- Exercise task: Return every line of the material exactly.

- Data:
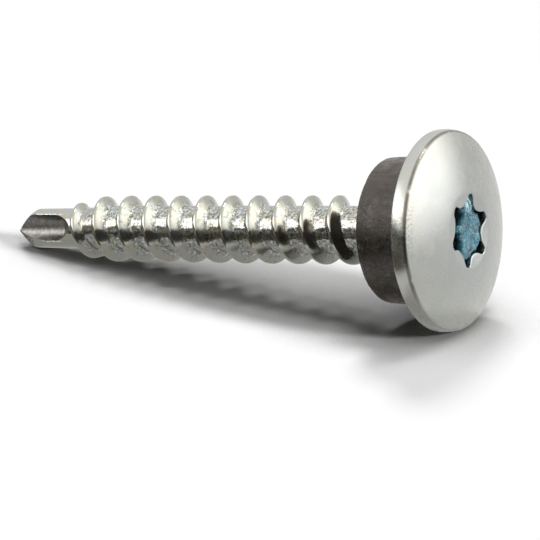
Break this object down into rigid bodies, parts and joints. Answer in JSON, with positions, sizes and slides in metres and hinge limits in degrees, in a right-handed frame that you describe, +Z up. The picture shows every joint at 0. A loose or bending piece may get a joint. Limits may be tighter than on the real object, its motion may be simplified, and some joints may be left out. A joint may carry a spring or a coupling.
{
  "type": "facade screw",
  "caption": "Self-drilling facade screw with a coarse thread, a low domed head with a lobed recess, a thick rubber sealing washer and a plug of wax in the recess.",
  "frame": {"origin": "on the floor, below the middle of the lying screw's length and width", "axes": "+X along the floor from the drill point to the head, +Z up, +Y to the left when looking from the point to the head; the screw lies on its drill point and the edge of its head, so its own axis rises toward +X by the angle that gives"},
  "size_m": [0.043, 0.0154, 0.0152],
  "materials": {
    "zinc_plated_steel": "bright zinc plating with a faint grain from forming",
    "black_rubber": "matt black with fine light speckle",
    "blue_wax": "wet-looking, uneven, half clear"
  },
  "bodies": {
    "root": {"screw": "zinc_plated_steel", "sealing_washer": "black_rubber", "recess_wax": "blue_wax"}
  },
  "joints": []
}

- Response to this exercise:
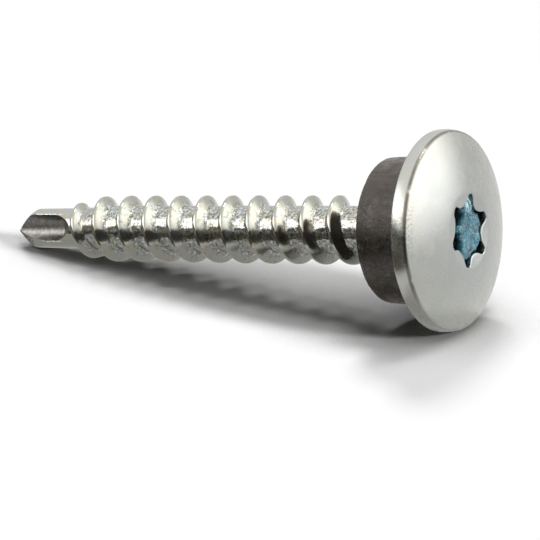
Break this object down into rigid bodies, parts and joints. Answer in JSON, with positions, sizes and slides in metres and hinge limits in degrees, in a right-handed frame that you describe, +Z up. The picture shows every joint at 0. A loose or bending piece may get a joint. Limits may be tighter than on the real object, its motion may be simplified, and some joints may be left out. A joint may carry a spring or a coupling.
{
  "type": "facade screw",
  "caption": "Self-drilling facade screw with a coarse thread, a low domed head with a lobed recess, a thick rubber sealing washer and a plug of wax in the recess.",
  "frame": {"origin": "on the floor, below the middle of the lying screw's length and width", "axes": "+X along the floor from the drill point to the head, +Z up, +Y to the left when looking from the point to the head; the screw lies on its drill point and the edge of its head, so its own axis rises toward +X by the angle that gives"},
  "size_m": [0.043, 0.0154, 0.0152],
  "materials": {
    "zinc_plated_steel": "bright zinc plating with a faint grain from forming",
    "black_rubber": "matt black with fine light speckle",
    "blue_wax": "wet-looking, uneven, half clear"
  },
  "bodies": {
    "root": {"screw": "zinc_plated_steel", "sealing_washer": "black_rubber", "recess_wax": "blue_wax"}
  },
  "joints": []
}